↓
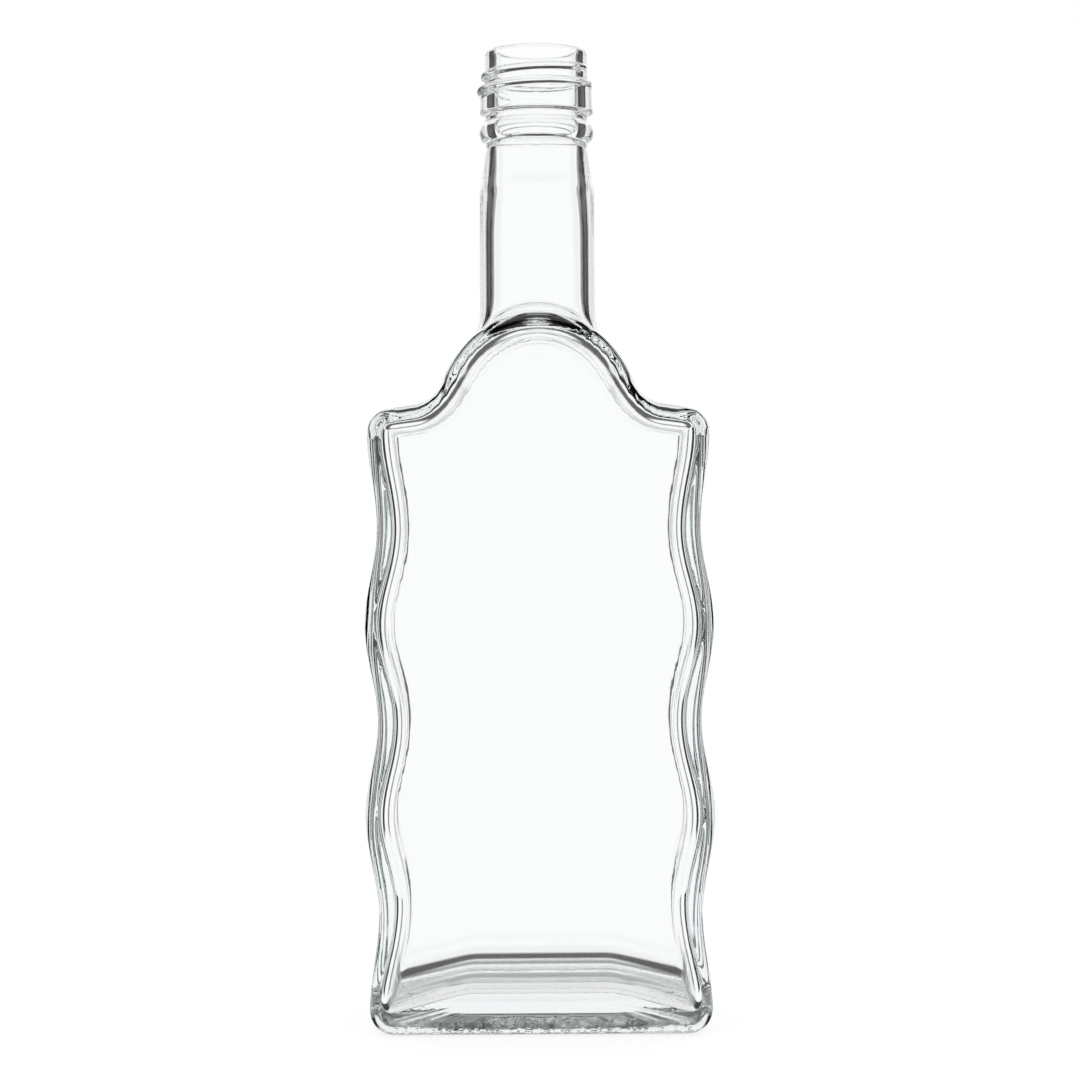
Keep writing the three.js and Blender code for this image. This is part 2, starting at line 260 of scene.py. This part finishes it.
class Nodes:
    """Adds nodes to one tree."""

    def __init__(self, tree):
        self.tree = tree
        self.columns = 0

    def node(self, kind, settings=None, values=None, output=0):
        """Adds a node, sets its settings first and then its sockets, and returns one output."""
        made = self.tree.nodes.new(kind)
        made.location = (self.columns * 180, 0)
        self.columns += 1
        for key, setting in (settings or {}).items():
            setattr(made, key, setting)
        for key, value in (values or {}).items():
            self.plug(made.inputs[key], value)
        return Value(self, made.outputs[output]) if len(made.outputs) else made

    def plug(self, socket, value):
        if isinstance(value, Value):
            self.tree.links.new(value.socket, socket)
        else:
            socket.default_value = value

    def grey(self, value):
        """A colour from black to white."""
        made = self.tree.nodes.new("ShaderNodeMix")
        made.data_type = "RGBA"
        made.clamp_factor = False
        colours = [socket for socket in made.inputs if socket.type == "RGBA"]
        for socket, level in zip(colours, (0.0, 1.0)):
            socket.default_value = (level, level, level, 1.0)
        self.plug(made.inputs["Factor"], value)
        return Value(self, next(socket for socket in made.outputs if socket.type == "RGBA"))

    def parts(self, vector):
        """The three parts of a vector."""
        made = self.tree.nodes.new("ShaderNodeSeparateXYZ")
        self.plug(made.inputs[0], vector)
        return [Value(self, out) for out in made.outputs]


def meet(a, b, radius):
    """Distance to what two shapes share, with the edge between them rounded."""
    over_a = np.maximum(a + radius, 0)
    over_b = np.maximum(b + radius, 0)
    return np.minimum(np.maximum(a, b), -radius) + np.hypot(over_a, over_b)


def blend(a, b, radius):
    """Distance to two shapes together, with a round fillet between them."""
    under_a = np.maximum(radius - a, 0)
    under_b = np.maximum(radius - b, 0)
    return np.maximum(np.minimum(a, b), radius) - np.hypot(under_a, under_b)


def flow(a, b, width):
    """Distance to two shapes together, with a hollow that starts and ends without an edge."""
    near = np.maximum(width - np.abs(a - b), 0) / width
    return np.minimum(a, b) - near**3 * width / 6


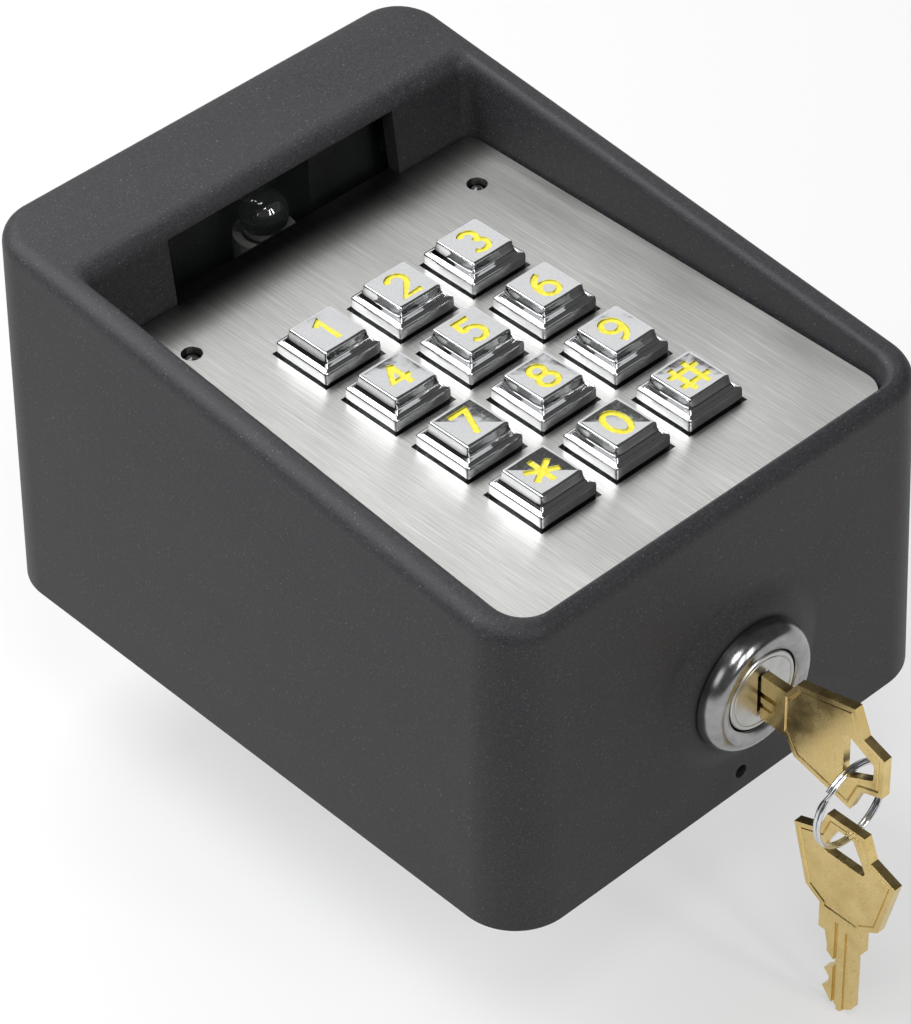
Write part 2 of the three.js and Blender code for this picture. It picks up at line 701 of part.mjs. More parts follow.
function lockCam() {
  const { front, back, halfWidth, reach } = CAM;
  const arm = block(LOCK.x - halfWidth, LOCK.x + halfWidth, front, back, LOCK.z - reach, LOCK.z);
  const hub = turned([[0, front], [7, front], [7, back], [0, back]], 24);
  const square = block(LOCK.x - 2.9, LOCK.x + 2.9, front - 1, back + 1, LOCK.z - 2.9, LOCK.z + 2.9);
  return cut(join(arm, hub), square);
}

function camScrew() {
  return turned([
    [0, CAM.back - 3.6], [1.45, CAM.back - 3.6], [1.45, CAM.back + GAP],
    [4.6, CAM.back + GAP], [4.2, CAM.back + 2.4], [0, CAM.back + 2.4],
  ], 20);
}
addPiece("lock_body", lockBody(), chrome);
addPiece("lock_nut", lockNut(), zincPlate);
addPiece("lock_plug", lockPlug(), zincPlate);
addPiece("lock_cam", lockCam(), zincPlate);
addPiece("cam_screw", camScrew(), zincPlate);

// ---- keys and ring ------------------------------------------------------------------------
// The key lies in a plane: "along" runs from the blade's shoulder to the bow's end, "across" is
// its width. The shoulder is at zero, so the blade is at negative values.
const KEY = {
  bladeLength: 16.2, bladeHalf: 3.4, neckHalf: 5.3, neckLength: 5.6,
  bowNear: 8.7, bowNearAt: 7.6, bowHalf: 12.2, bowHalfAt: 21, humpHalf: 4.3, humpAt: 23.4, humpEnd: 28.2,
  holeEnd: 25.1,
};
const KEY_BITTING = [
  [-3, 2.8], [-4.6, 2.8], [-5.8, 1.2], [-7.6, 1.2], [-9.2, 3.2],
  [-10.4, 2.0], [-12.2, 2.0], [-13.6, 3.4], [-15.4, 1.4],
];

function keyOutline() {
  return [
    [-KEY.bladeLength, 0], [-KEY.bladeLength + 1.6, -KEY.bladeHalf], [0, -KEY.bladeHalf],
    [0, -KEY.neckHalf], [KEY.neckLength, -KEY.neckHalf],
    [KEY.bowNearAt, -KEY.bowNear], [KEY.bowHalfAt, -KEY.bowHalf], [KEY.humpAt, -6.2],
    [KEY.humpEnd, -KEY.humpHalf], [KEY.humpEnd, KEY.humpHalf],
    [KEY.humpAt, 6.2], [KEY.bowHalfAt, KEY.bowHalf], [KEY.bowNearAt, KEY.bowNear],
    [KEY.neckLength, KEY.neckHalf], [0, KEY.neckHalf], [0, KEY.bladeHalf],
    ...KEY_BITTING,
  ];
}

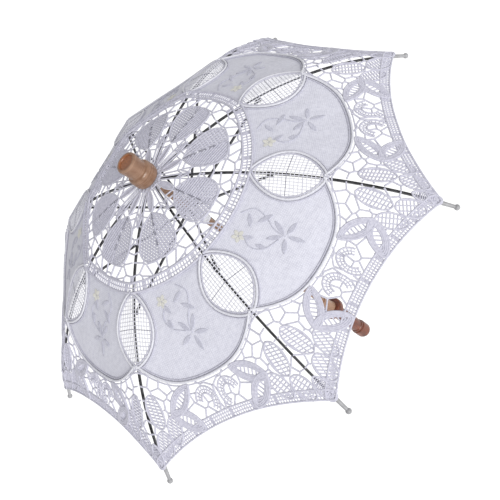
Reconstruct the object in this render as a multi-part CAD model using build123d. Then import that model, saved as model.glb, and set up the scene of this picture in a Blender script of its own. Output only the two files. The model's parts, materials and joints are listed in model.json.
↑
Task details: Please write out the material word for word from its first line through the line holding "return np.maximum(np.minimum(a, b), radius)", including both, and no line past it.

Final answer:
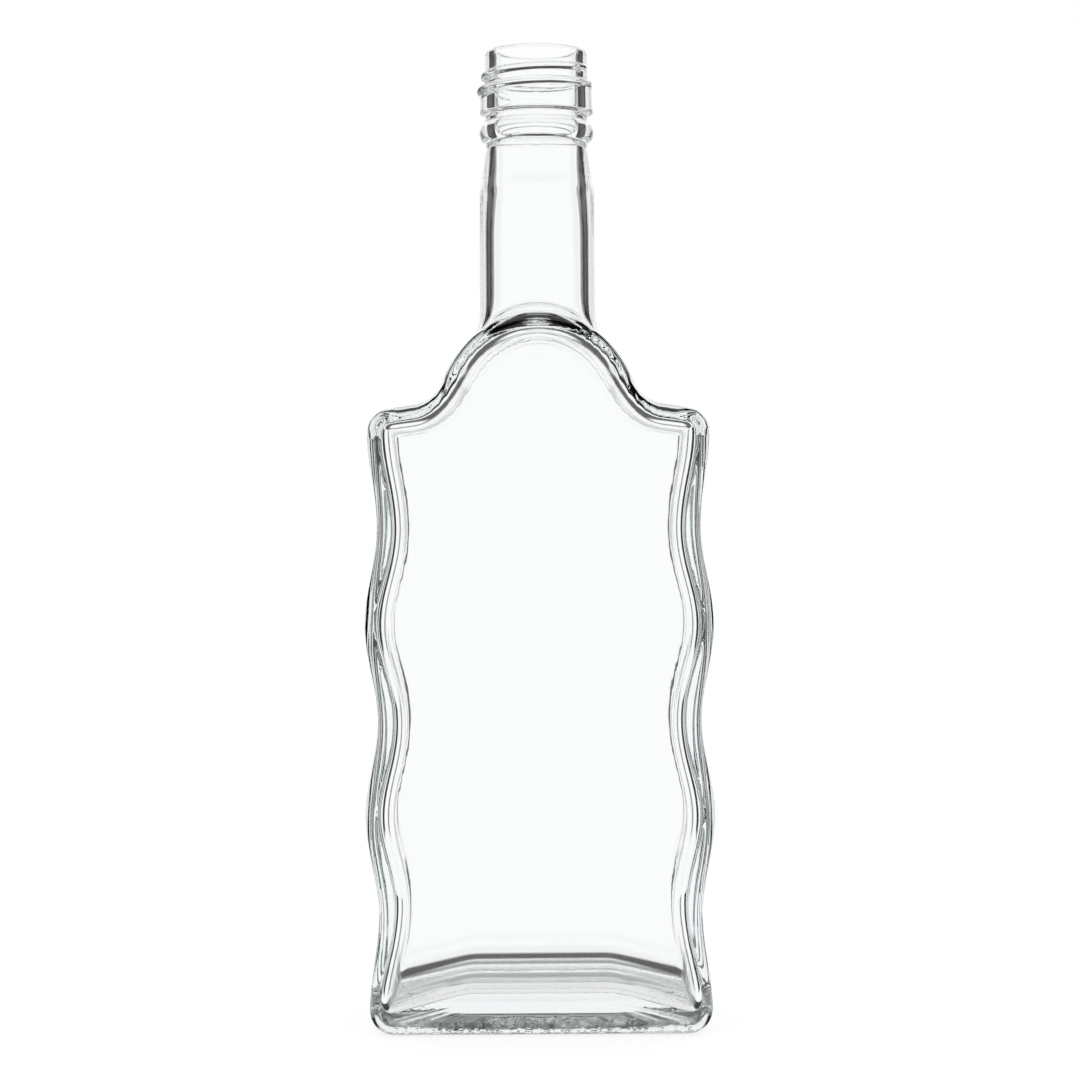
Keep writing the three.js and Blender code for this image. This is part 2, starting at line 260 of scene.py. This part finishes it.
class Nodes:
    """Adds nodes to one tree."""

    def __init__(self, tree):
        self.tree = tree
        self.columns = 0

    def node(self, kind, settings=None, values=None, output=0):
        """Adds a node, sets its settings first and then its sockets, and returns one output."""
        made = self.tree.nodes.new(kind)
        made.location = (self.columns * 180, 0)
        self.columns += 1
        for key, setting in (settings or {}).items():
            setattr(made, key, setting)
        for key, value in (values or {}).items():
            self.plug(made.inputs[key], value)
        return Value(self, made.outputs[output]) if len(made.outputs) else made

    def plug(self, socket, value):
        if isinstance(value, Value):
            self.tree.links.new(value.socket, socket)
        else:
            socket.default_value = value

    def grey(self, value):
        """A colour from black to white."""
        made = self.tree.nodes.new("ShaderNodeMix")
        made.data_type = "RGBA"
        made.clamp_factor = False
        colours = [socket for socket in made.inputs if socket.type == "RGBA"]
        for socket, level in zip(colours, (0.0, 1.0)):
            socket.default_value = (level, level, level, 1.0)
        self.plug(made.inputs["Factor"], value)
        return Value(self, next(socket for socket in made.outputs if socket.type == "RGBA"))

    def parts(self, vector):
        """The three parts of a vector."""
        made = self.tree.nodes.new("ShaderNodeSeparateXYZ")
        self.plug(made.inputs[0], vector)
        return [Value(self, out) for out in made.outputs]


def meet(a, b, radius):
    """Distance to what two shapes share, with the edge between them rounded."""
    over_a = np.maximum(a + radius, 0)
    over_b = np.maximum(b + radius, 0)
    return np.minimum(np.maximum(a, b), -radius) + np.hypot(over_a, over_b)


def blend(a, b, radius):
    """Distance to two shapes together, with a round fillet between them."""
    under_a = np.maximum(radius - a, 0)
    under_b = np.maximum(radius - b, 0)
    return np.maximum(np.minimum(a, b), radius) - np.hypot(under_a, under_b)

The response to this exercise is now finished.